* [What you should do]
Every line that holds the string "manifold" is to be identified and copied.

* [Records to process]
-- START --

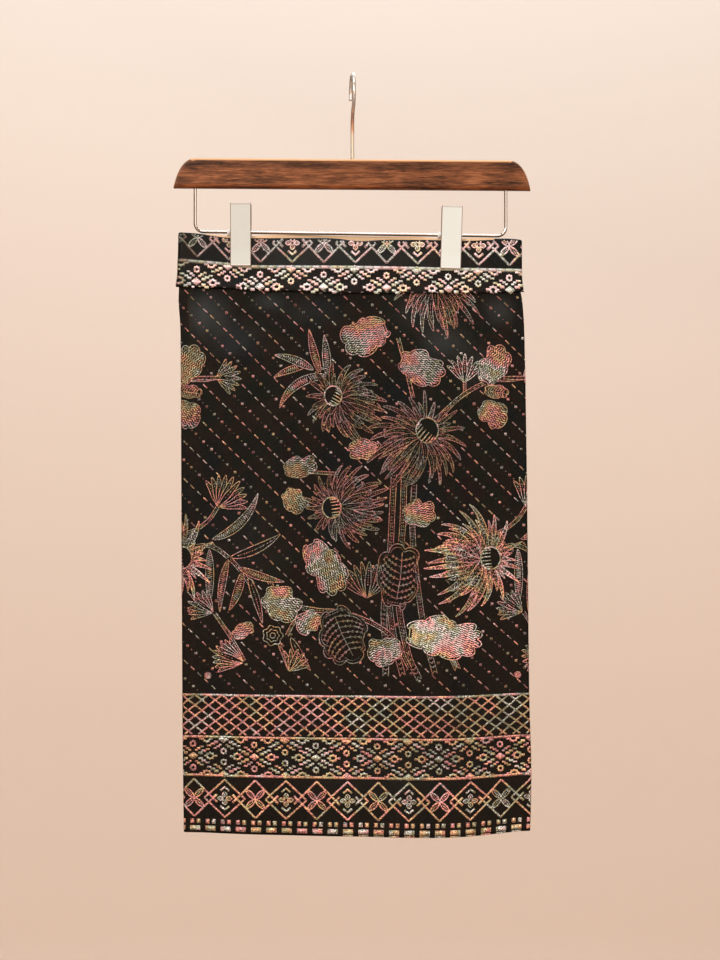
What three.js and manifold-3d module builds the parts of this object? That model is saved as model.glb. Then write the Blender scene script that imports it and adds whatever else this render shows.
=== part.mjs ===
// A pull-on sampin: a flat tube of brocade cloth with a turned waistband,
// hanging from a wooden hanger by two sliding clips.
// Millimetres. +Z is up, +X is the viewer's right, and -Y is the front.
// The origin is the point inside the top of the hook that rests on a rail.
import * as THREE from "three";
import { mergeVertices } from "three/addons/utils/BufferGeometryUtils.js";
import Module from "manifold-3d";

const wasm = await Module();
wasm.setup();

// ---------------------------------------------------------------- cloth sizes

const CLOTH = 1.2; // wall of the body
const BAND = 2.0; // wall of the waistband, a strip folded double
const TAPE = 1.0; // wall of the waist facing
const SEAM = 0.3; // gap between neighbouring pieces
const FACING_DEPTH = 38; // how far the facing reaches down inside the back

// The body's outline by height. left and right are where the side folds lie,
// and fold is the outer radius of the cloth as it turns round a side fold.
const BODY_OUTLINE = [
  { z: -150, left: -171.5, right: 167.2, fold: 2.0 },
  { z: -185, left: -172.5, right: 167.4, fold: 2.0 },
  { z: -212, left: -173.5, right: 167.8, fold: 2.0 },
  { z: -226, left: -173.8, right: 170.0, fold: 2.1 },
  { z: -254, left: -172.0, right: 171.9, fold: 2.4 },
  { z: -394, left: -171.2, right: 174.4, fold: 3.2 },
  { z: -619, left: -170.1, right: 176.9, fold: 4.1 },
  { z: -694, left: -169.4, right: 178.9, fold: 4.4 },
  { z: -765, left: -168.4, right: 177.6, fold: 4.6 },
];

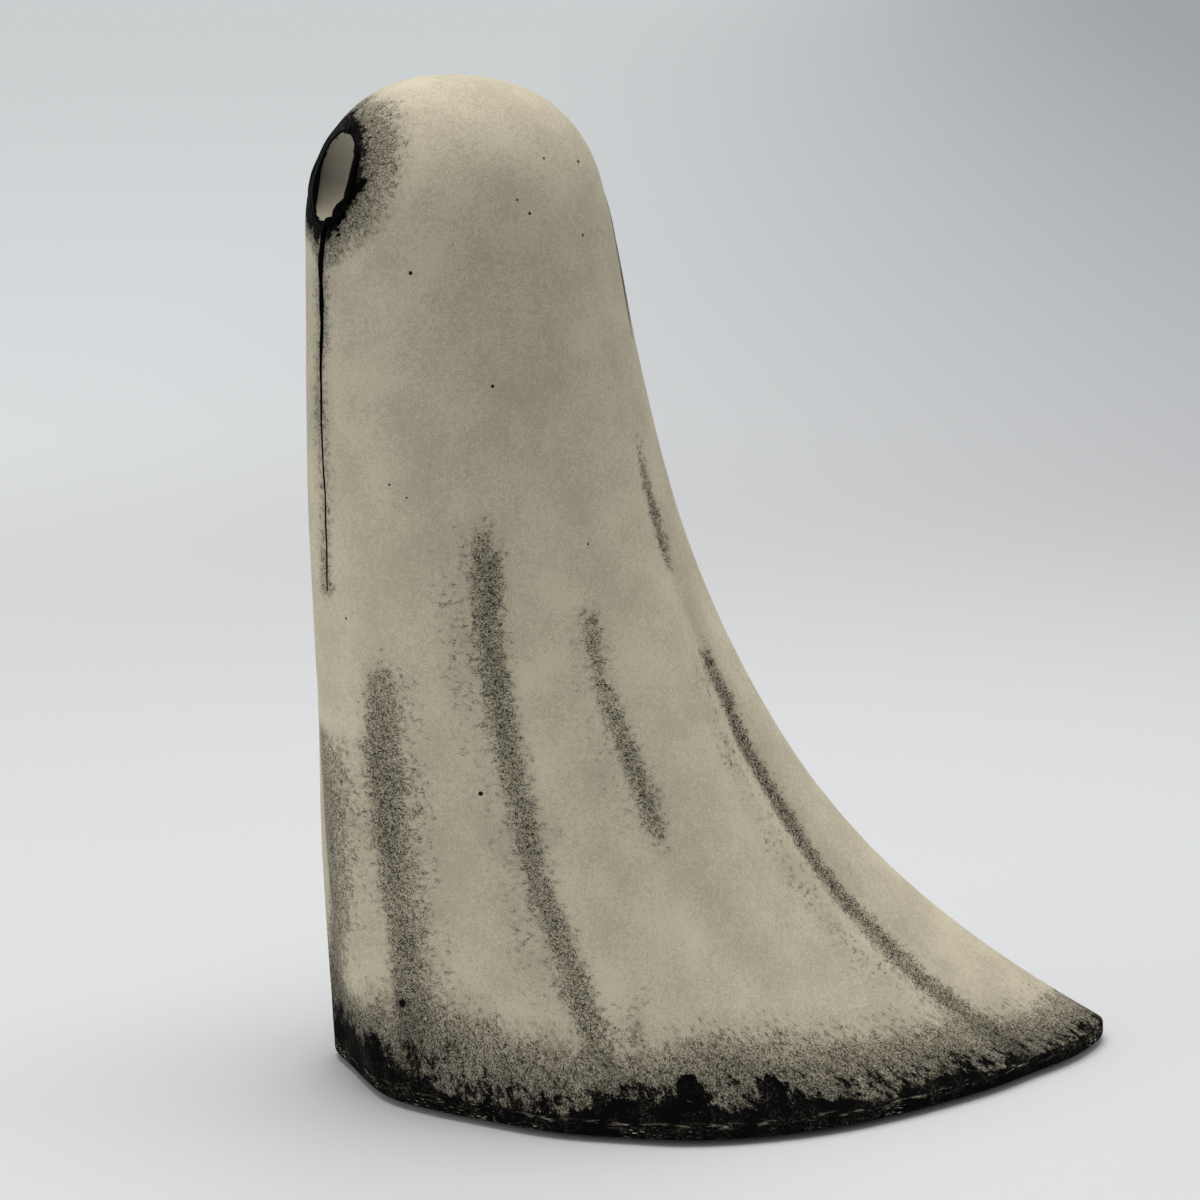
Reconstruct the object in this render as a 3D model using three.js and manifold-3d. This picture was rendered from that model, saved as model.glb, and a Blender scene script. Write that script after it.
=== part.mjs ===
// Ghost figurine: one solid cast figure of a ghost under a sheet, whose train trails on the floor.
// Millimetres, +Z up. The face looks along -Y, the train runs back along +Y, +X is the ghost's left.
// While it is built, the upright axis of the head is X = 0, Y = 0 and the floor is Z = 0.
import * as THREE from "three";
import { mergeVertices } from "three/addons/utils/BufferGeometryUtils.js";
import Module from "manifold-3d";

// Overall
const HEIGHT = 150; // floor to the top of the head
const CLEARANCE = 0.3; // between the casting and the enamel that lies in its channels
const COURSE_STEPS = 5; // equal steps of the height; a course has a value at the floor and above each step

// Head and its crown
const HEAD_WIDTH = 40.5;
const HEAD_DEPTH = 43.4;
const CROWN_HEIGHT = 21.4; // of the rounded top of the head
const CROWN_FULLNESS = 0.84; // 1 is an ellipsoid, less is a fuller, flatter crown
const CROWN_FORWARD = 1.2; // the top of the crown lies this far before the middle of the head

// The sheet's fall from the head to the hem
const SHOULDER_DROP = 16.3; // below the top of the head, where the sheet starts to spread
const EVEN_FLARE = 0.36; // share of the spread that is even over the height, the rest comes low down
const LOW_FLARE_POWER = 3.46;
const LEAN = [0, -0.0323, -0.0191, -0.0161, 0, 0.0173]; // course: leans back by this share of HEAD_DEPTH

// Hem, seen from above: shares [of half its width, of the tail's reach]
const HEM_WIDTH = 72.8;
const TAIL_REACH = 101.1; // behind the head's axis
const HEM_FRONT_DENT = [0.014, -0.163];
const HEM_LEFT = [
  [0.412, -0.112], [0.615, -0.018], [0.861, 0.117], [1, 0.272], [0.967, 0.48], [0.706, 0.712], [0.33, 0.92],
];
const HEM_RIGHT = [
  [-0.288, -0.183], [-0.563, -0.079], [-0.833, 0.096], [-0.989, 0.272], [-0.956, 0.48], [-0.706, 0.712],
  [-0.33, 0.92],
];
const HEM_EDGE = 2.2; // upright edge of the casting above the pads
const HEM_ROUND = 0.8; // round of the lower edge

// Folds of the sheet. Each is a valley that starts at the share top of the height and deepens to the hem.
// Its course is its place along the hem, from the dent at the front to that side of the ghost. The course,
// the depth and the width are shares of the hem's length.
// foot is the share of its depth that is left at the hem, where the sheet lies flatter.
const FOLDS_LEFT = [
  { course: [0.0606, 0.057, 0.0469, 0.0392, 0.0322], top: 0.747, depth: 0.0064, width: 0.0174, foot: 0.35 },
  { course: [0.1762, 0.1571, 0.1317, 0.1106, 0.0955], top: 0.707, depth: 0.0067, width: 0.0235, foot: 0.3 },
  { course: [0.2968, 0.2684, 0.2339, 0.203, 0.1742], top: 0.653, depth: 0.0050, width: 0.0268, foot: 0 },
  { course: [0.4155, 0.4121, 0.4021, 0.3799, 0.3531], top: 0.813, depth: 0.0077, width: 0.0248, foot: 0.3 },
];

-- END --

* [Answer below]
What three.js and manifold-3d module builds the parts of this object? That model is saved as model.glb. Then write the Blender scene script that imports it and adds whatever else this render shows.
import Module from "manifold-3d";
Reconstruct the object in this render as a 3D model using three.js and manifold-3d. This picture was rendered from that model, saved as model.glb, and a Blender scene script. Write that script after it.
import Module from "manifold-3d";